# Retic Lovers Welcome



## madman2 (Mar 11, 2008)

Ok a few retics genetic questions, in the near future we are looking to breed (obviously when the market gets back on its feet) the questions are:

T+ Albino (caramel pairing):
We are looking into breeding some super dwarf at the moment and where wondering if this is correct out come: 
T+ albino X Jamp super dwarf = all super dwarf het T+??????

is this right i think it maybe but ther maybe something massive i have missed!!! also does ANYONE know of this pairing going on in the world???

cheers all!!!


----------



## alexwilliamsreptiles (Mar 29, 2008)

Well I'm no expert in the dwarf genes but as I am aware a super dwarf bred to a blond would produce dwarf het for blond rather than the super dwarf as the dwarfism isn't dominant, but wait for someone with more experience with dwarfs answers: victory:


----------



## reptiles-ink (Nov 4, 2006)

first a jampea isnt a super dwarf, they can easily hit 12'+
Also from what I understand is that the offspring tend to be small but can still get to full size.


----------



## Fangio (Jun 2, 2007)

As above the Jampea's are NOT super-dwarf. Technically NONE of the locality retics are - just a line of retics from Mike Wilbanks + Bob Clark with no locale. Though quite often the SD label gets wrongly applied to certain dwarf localities.

Jampea's can only be referred to as a dwarf and exceed what would be classed as the SD size bracket anyhow.

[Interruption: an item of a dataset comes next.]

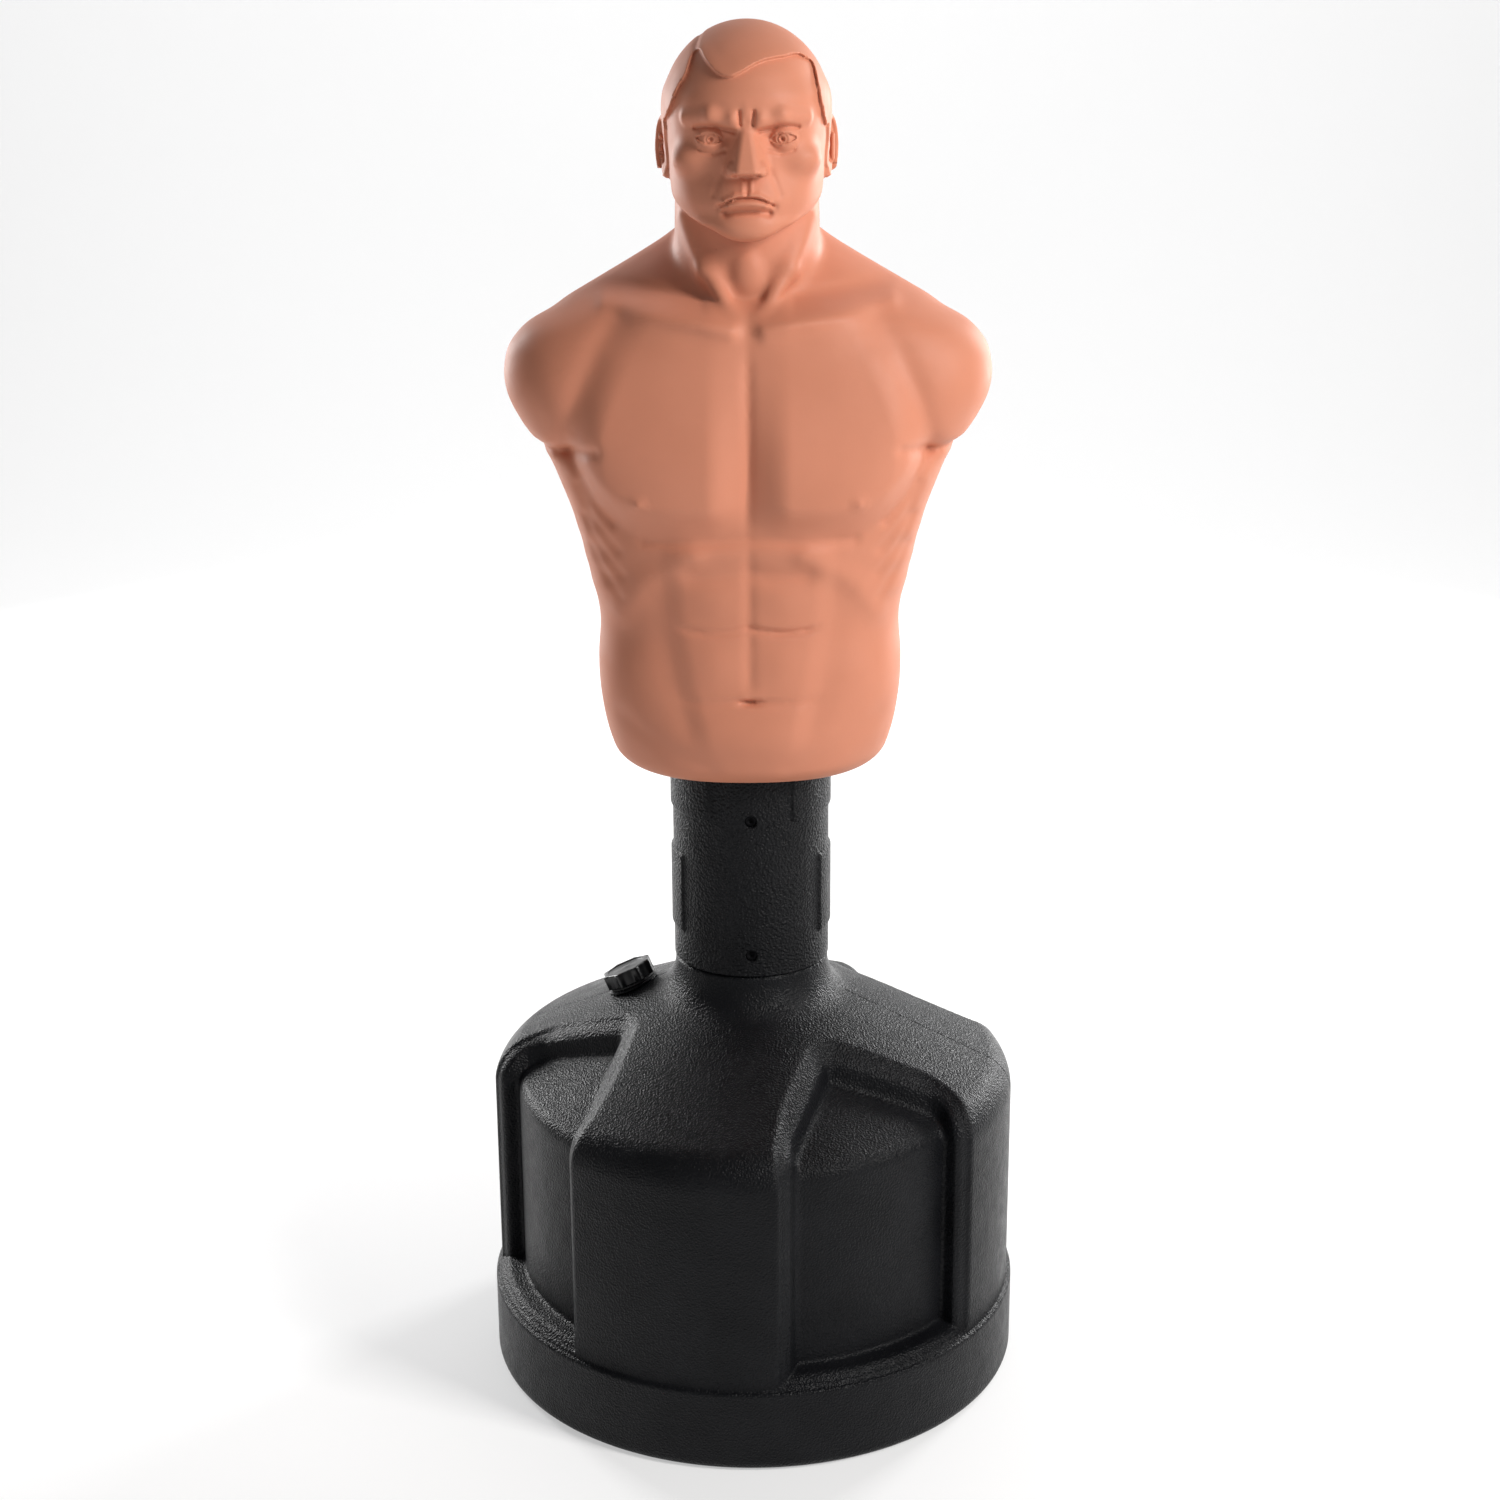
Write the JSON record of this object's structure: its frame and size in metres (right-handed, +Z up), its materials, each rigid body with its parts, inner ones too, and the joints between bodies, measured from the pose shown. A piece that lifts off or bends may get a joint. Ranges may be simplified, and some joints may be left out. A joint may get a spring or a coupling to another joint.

For that pairing you'd be lookin at a het T+ retic with 50% dwarf influence. They may be slightly smaller but no guarantees (as far as I can tell).


----------



## ogawa only (Jun 4, 2008)

hi madman2 , if your looking to do T+ sd's , it might be quicker to grab yourself 2 female sd's , from bob clark or mike . and bosh your male to them both , keep back as many young as possible for future pairings , when you mate these guys up you should find yourself with sd'd and t+sd and t+ ect , and from the stuff ive read on bob's sd's you could also get axanthics aswell :2thumb:


----------



## ern79 (Jul 26, 2007)

madman2 said:


> Ok a few retics genetic questions, in the near future we are looking to breed (obviously when the market gets back on its feet) the questions are:
> 
> T+ Albino (caramel pairing):
> We are looking into breeding some super dwarf at the moment and where wondering if this is correct out come:
> ...


i gave you the outcome of this breeding in a p.m the other day, nothing has changed!


----------



## madman2 (Mar 11, 2008)

sorry ern i thought super dwarfs and dwarfs where different


----------



## ern79 (Jul 26, 2007)

the only significant difference in the various smaller retics (other than keeping localities pure) is size, it has no effect on the genetic permutations.:2thumb:


----------